The last form, obtained by solving for the area in terms of y instead of x, is particurlarly convenient when forced to estimate these calculations in tabular formal (like Excel).

Somewhat less known is that what we call the "layer loss cost" or the amount of the random variable that pierces a threshold but is capped by a limit is also recoverable from the survival function. Let $E(X\wedge A)$ be defined as the limited expected value of $X$ capped at $A$, or: $$ E(X\wedge A) = \int_0^A xf(x)\;dx + A\int_A^\infty f(x)\;dx $$ Given random variable $Y$, the loss in the layer between $A$ and $B$, defined as $\min(B-A, \max(0, X - A))$, or equvalently $\textrm{median}(0, B-A, X-A)$, the following relationship also holds: $$ \begin{align} E(Y) &= E(X\wedge B) - E(X\wedge A)\\ &= \int_A^B (x - A)f(x)\;dx + (B-A) \int_B^\infty f(x)\;dx\\ &= \int_A^B S(x)\;dx \end{align} $$

So it can be said that the CDF/survival function encodes information about the first moment (limited and unlimited) which can be relatively easy to extract.

Proof for first moment

Both relationships are usually proved by integration by parts, and can be proved generally without recourse to the specific form of the distribution at hand. $$ \begin{align} E(Y) &= \int_A^B (x - A)f(x)\;dx + (B-A) \int_B^\infty f(x)\;dx\\ &= \int_A^Bxf(x)\;dx - A \int_A^Bf(x)\;dx + (B - A)S(B)\\ &= \int_A^Bxf(x)\;dx - A\left[S(A) - S(B)\right] + BS(B) - AS(B)\\ &= \int_A^Bxf(x)\;dx - AS(A) + AS(B) + BS(B) - AS(B) \end{align} $$ Now to focus on the first term.

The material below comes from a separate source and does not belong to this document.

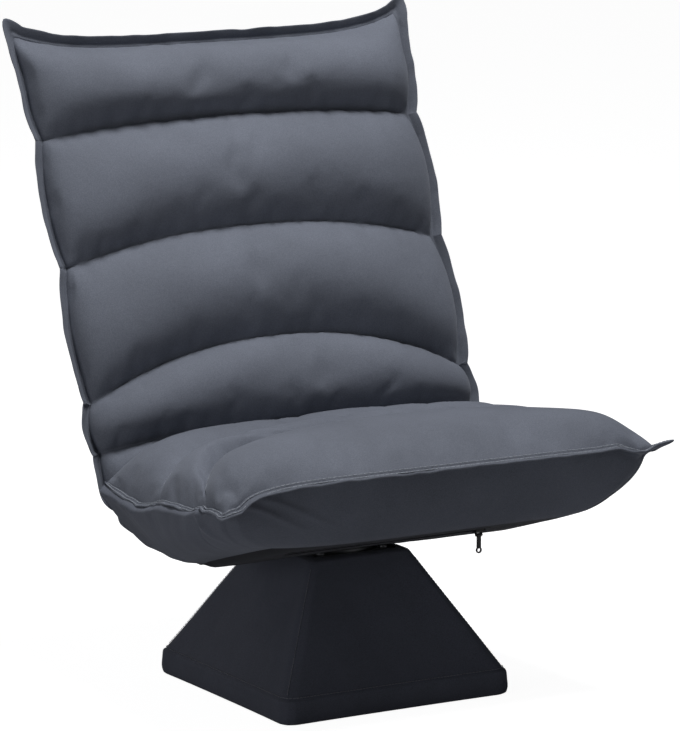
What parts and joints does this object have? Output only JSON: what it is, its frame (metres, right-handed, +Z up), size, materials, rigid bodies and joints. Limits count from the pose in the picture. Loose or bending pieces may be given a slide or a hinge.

Using the fact that $S(x) = 1 - F(x)$ we have $$ \frac{d}{dx}S(x) = -f(x) $$

So using integration by parts, we can let $u = x, du = 1, dv = f(x), v = -S(x)$ and state generally that: $$ \begin{align} \int_A^B xf(x)\;dx &= -xS(x)\bigg\vert_A^B + \int_A^B S(x) dx\\ &= \int_A^B S(x)\;dx - BS(B) + AS(A) \end{align} $$ Substituting the above in the original question we get $$ \begin{align} E(Y) = \int_A^B S(x)\;dx &- BS(B) + AS(A) \\ &- AS(A) + AS(B) + BS(B) - AS(B) \end{align} $$ All the non-integral terms cancel, leaving us with $E(Y) = \int_A^B S(x)\;dx\;\blacksquare$.

Attempt for second moment

I am interested in the variance of the random variable $Y$ as defined above. The most starightforward way to approach this would be to calculate $E(Y^2)$ and the subtract $E(Y)^2$ as obtained from the quantile function per above. This could be stated as: $$ E(Y^2) = \int_A^B (x - A)^2 f(x)\;dx + (B-A)^2\int_B^\infty f(x)\;dx $$ Expanding the terms, engaging in some algebraic manipulation and cancellation, and using the result from above for the first moment, we get (if I have not made a mistake): $$ \int_A^B x^2 f(x)\;dx - 2A\overbrace{\int_A^BS(x)\;dx}^{\textrm{Can use } F^{-1}(x)} - A^2S(A) + B^2S(B) $$

At this point I am stuck, since to use integration by parts to handle the first term would require knowing the antiderivative of the general survival function, which I don't know, nor do I know how to convert that into using the quantile function, as could be done for the survival function itself.

Specific problem

Using the same integration by parts technique on $\int_A^B x^2 f(x)\;dx$, the term $$ \int_A^B x S(x)\;dx $$

arises, and I do not know how to proceed from there.

Recap

As mentioned in the summary, often I will have an ground-up (0 to infinity) empirical distribution function for a random variable representing a loss severity, and I am interested not only in the expected loss in a layer but the variance of said loss, so being able to extract the second moment from the ECDF/quantile table would be very helpful. Thank you.

Updated with Answer

For completeness sake, for unlimited moments, just as: $$ E(X) = \int_0^\infty S(x)\;dx $$ the corresponding formula for the second moment is: $$ E(X^2) = 2\int_0^\infty xS(x)\;dx $$ And for layer values $Y$ as defined above, just as $$ E(Y) = \int_A^B S(x)\;dx $$ the second moment of $Y$ can be recovered as: $$ E(Y^2) = 2\int_A^B (x-A)S(x)\;dx $$

Updated with more complete and elegant answer to the general (non-layered) case

See this question for a closed form answer for getting the moments of a distribution through integrating its quantile function, as well as the solution to $\int_0^\infty xS(x)dx$.

1

There are 1 best solutions below

1
On BEST ANSWER

If you want to estimate some functional of the original distribution, then you can always apply the same functional to an estimate of that distribution (the "plug-in principle"). In the case of moments, this would just amount to integrating the EDF, or treating the jumps as point masses and calculating the moments of this discrete distribution.